Community Feedback Replies: 14
  • July 30, 2011
    From Garfield Goes Hollywood:
    Pet Search host: Our final act this evening is Bob the Wonder Dog. He will play five, count 'em, FIVE instruments simultaneously!
  • July 31, 2011
    ^If stuff like this is gonna happen, I think this will need a better name.
  • July 31, 2011
    Avoid naming a trope after a Stock Phrase if you can help it, editors have a tendency to start listing places where only the phrase shows up, rather than the trope.

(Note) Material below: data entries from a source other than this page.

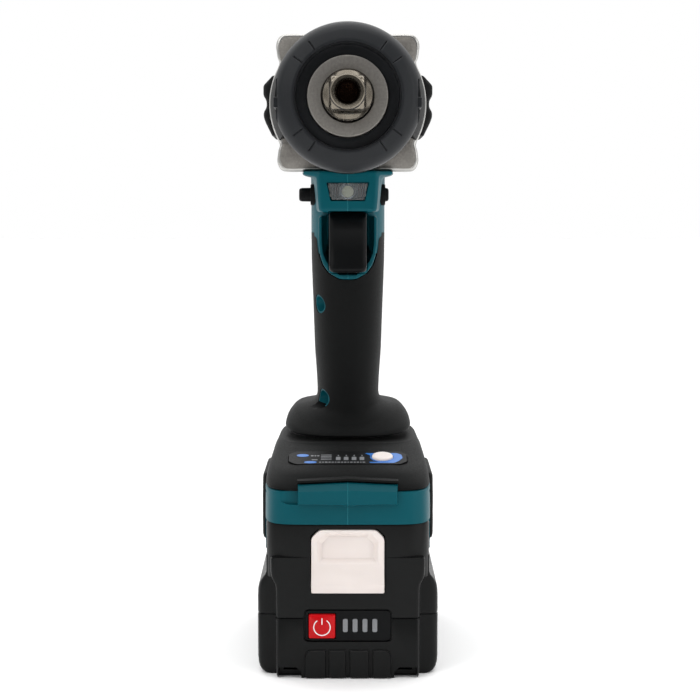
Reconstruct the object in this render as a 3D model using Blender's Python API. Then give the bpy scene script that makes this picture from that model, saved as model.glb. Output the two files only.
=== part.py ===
"""Cordless impact wrench with a slide-on battery pack, as separate closed solids in one frame.

Origin at the centre of the pack's underside, +Z up, the square drive facing -Y. Lengths below are
in millimetres and are written out in metres.
"""
import math

import bmesh
import bpy
from mathutils import Vector

MM = 0.001
GAP = 0.3                      # clearance between neighbouring pieces
SPLIT = 0.12                   # half of the clearance along the centre parting plane

# ---- head, along its own axis (stations are Y, radii about the axis) ----
HEAD_Z = 234.0
DRIVE = 12.7                   # square drive across flats
HEX = 6.35                     # bit socket across flats
HEX_DEPTH = 15.0
TIP_Y = -102.0
NOSE_Y = -77.0
NOSE_R = 15.6
SHAFT_R = 9.6
CASE_R = 28.4
CASE_BORE = 25.6
FLANGE_Y = (-31.0, -23.0)
FLANGE_R = 32.3
EAR = (24.0, 23.0, 5.3)        # centre x, centre z, radius
BUMPER_R = 28.65
BARREL_BORE = 28.7
BARREL_Y = (-22.7, 51.7)
REAR_Y = 68.0
CASE_SCREW_Y = (-29.5, -12.0)

# ---- drive train ----
MODULE = 0.8
SUN_T, PLANET_T, RING_T = 12, 21, 54
ORBIT_R = MODULE * (SUN_T + PLANET_T) / 2
GEAR_Y = (-22.0, -14.6)
HAMMER_TRAVEL = 6.0

# ---- handle: (z, front y, back y, half width) ----
NECK = [(229, -22, 34, 16.5), (206, -25, 33.4, 16.1), (190, -22.5, 28, 15.9), (181.6, -21, 26.5, 15.9)]
GRIP = [(180.9, -21, 26.5, 15.9), (165, -18.5, 28, 15.7), (150, -16, 30.5, 15.2),
        (130, -12, 33.5, 14.6), (112, -8.5, 36.5, 13.6)]
GRIP_T = 1.7
WALL = 2.2
BELL = [(102.5, 107.2, -8.6, 38.4, 14.4), (98.6, 105.6, -11.2, 40.4, 17.6), (96.8, 104.6, -14.6, 42.6, 22.6),
        (95.4, 101.4, -16.8, 44.0, 25.8), (94.4, 97.6, -17.8, 45.0, 27.5),
        (93.5, 94.6, -17.6, 44.8, 27.4)]        # z at the front, z further back, front, back, half width
LEVER_Z, LEVER_Y, LEVER_R = 197.0, -10.0, 3.2
LEVER_X = (-20.8, 17.4)
TRIGGER_X, TRIGGER_Z = 7.8, (164.7, 189.7)
GRIP_SCREWS = [(-7.4, 150.0, 7.3), (0.6, 108.2, 7.0)]      # y, z, boss reach

# ---- foot ----
FOOT = [(93.2, -17, 44, 26.5, 4), (90, -27, 50, 30.5, 4.5), (85.8, -44, 53, 33.0, 5.5),
        (82.2, -54, 55, 33.6, 6), (79, -58.5, 56, 34.4, 7), (64.2, -59, 57, 34.4, 8),
        (50.3, -59, 57, 34.4, 8)]          # z, front, back, half width, squareness
FOOT_IN = [(88.6, -15, 41, 23.5), (84.5, -27, 47, 28.0), (80.5, -41, 50, 30.6),
           (77.5, -51, 52, 31.2), (66.0, -56, 54, 31.6)]
PANEL_TILT = math.atan2(4.2, 18.0)
PANEL = (49.0, 16.4, 1.6)      # width, depth, thickness
RAIL_X, RAIL_LIP = 31.2, 28.2
CEILING_Z = 62.0

# ---- battery pack ----
PACK_W, PACK_L, PACK_SEAM = 37.2, 57.5, 22.6
PACK_FRONT_X = 29.2
SHOULDER_Z, PACK_TOP, NECK_TOP, RAIL_TOP = 39.5, 50.0, 63.7, 58.0
NECK_X, NECK_BACK = 33.5, -41.6
BUTTON_X, BUTTON_Z = 14.8, (36.2, 61.6)
CELL_R, CELL_L, CELL_PITCH, CELL_SHIFT = 9.15, 65.0, 18.9, 3.0
CELL_Z = (11.8, 31.2)


# ------------------------------------------------------------------ helpers
def material(name, rgb, rough, metal=0.0):
    mat = bpy.data.materials.get(name) or bpy.data.materials.new(name)
    mat.use_nodes = True
    node = mat.node_tree.nodes["Principled BSDF"]
    node.inputs["Base Color"].default_value = (*rgb, 1.0)
    node.inputs["Roughness"].default_value = rough
    node.inputs["Metallic"].default_value = metal
    mat.diffuse_color = (*rgb, 1.0)
    return mat


def make(name, verts, faces, mat, origin=(0, 0, 0), smooth=35.0):
    mesh = bpy.data.meshes.new(name)
    o = Vector(origin)
    mesh.from_pydata([tuple((Vector(v) - o) * MM) for v in verts], [], faces)
    bm = bmesh.new()
    bm.from_mesh(mesh)
    bmesh.ops.recalc_face_normals(bm, faces=bm.faces)
    bm.to_mesh(mesh)
    bm.free()
    mesh.materials.append(mat)
    if smooth:
        mesh.polygons.foreach_set("use_smooth", [True] * len(mesh.polygons))
        mesh.set_sharp_from_angle(angle=math.radians(smooth))
    obj = bpy.data.objects.new(name, mesh)
    obj.location = o * MM
    bpy.context.scene.collection.objects.link(obj)
    return obj


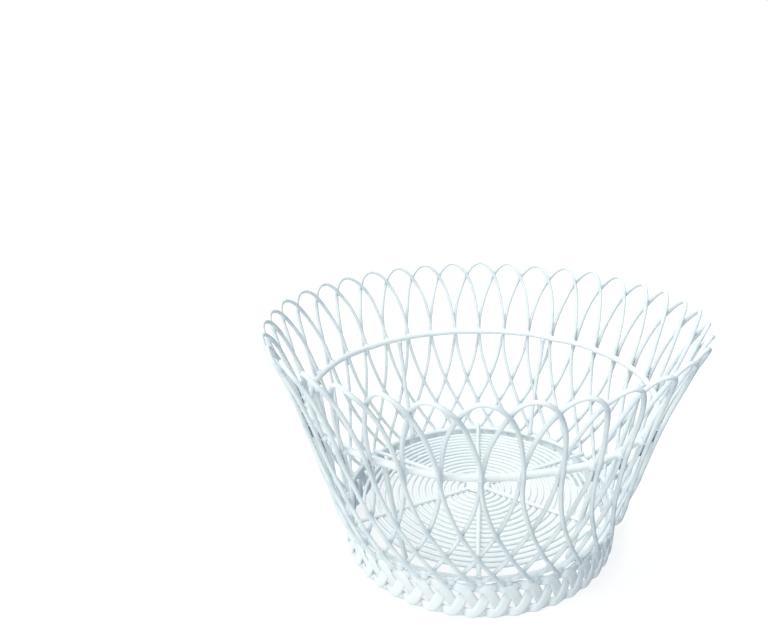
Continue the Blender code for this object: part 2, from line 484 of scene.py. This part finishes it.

    "Far greater precision than necessary" is a subjective judgement, and sounds too close to Ludicrous Precision.
  • July 31, 2011
    Speaking about Ludicrous Precision; You made a typo in the Trope description. You wrote down Ludicrou D instead of Ludicrou S. As far as examples go; i feel like i have seen this a lot, yet can't seem to think of any actual examples.
  • July 31, 2011
    Not sure if this counts (no pun intended) since the precision is neccessary, at least sometimes: on Sesame Street Count von Count's whole schtick is counting things. He'll count the number of bats flying about, etc. In the Sesame Street movie Follow That Bird he counts the Closing Credits.
  • July 31, 2011
  • July 31, 2011
    Duck Tales: this is how Fenton got a job with Scrooge McDuck. Fenton was working in a manufacturing plant where he could instantly count how many beans there were in a jar (removing or adding as neccessary in order to have the exact right number in each jar). When he met Scrooge, Scrooge shot a shotgun at him and as he ducked, out of habit he counted the buckshot, which impressed Scrooge so much that he hired him.
  • July 31, 2011
    Red Herring version in Aunt Dimity and the Family Tree: Lori counts her father-in-law's snuffboxes after they've been inexplicably moved, and he comments on it. Lori suspects the new housekeeper and gardener are secretly planning to rob the house. They have a secret, but it isn't that.
  • July 31, 2011
    Okay, obviously I need to improve the description of the trope. It also needs a better title as mentioned, though I have no other ideas. As for examples:

    the Duck Tales example doesn't count, because the counting is important to the plot and a noticeable character trait to boot. I'd say it goes under Good With Numbers. The Sesame Street example is iffy, because the Count has no pressing reason to count everything other than his latent obsessive-compulsion, but because the counting fits clearly into the main purpose of the show- education- I'd say it doesn't count. I remember the Garfield example, and I'm debating whether it counts; the joke there is more about the dog's egregious talent with musical instruments, but it is true that counting them exactly was not necessary.
  • August 1, 2011
    I can't think of anything better than Lack Of Conservation Of Detail.
  • August 2, 2011
    Okay, I have rewritten the description and given it a different title. Let's see how it flies.
  • August 4, 2011
    Not so well, it seems.
  • August 6, 2011
    Okay, let's give this one more try.
  • August 8, 2011
    This is the last time I will bump this.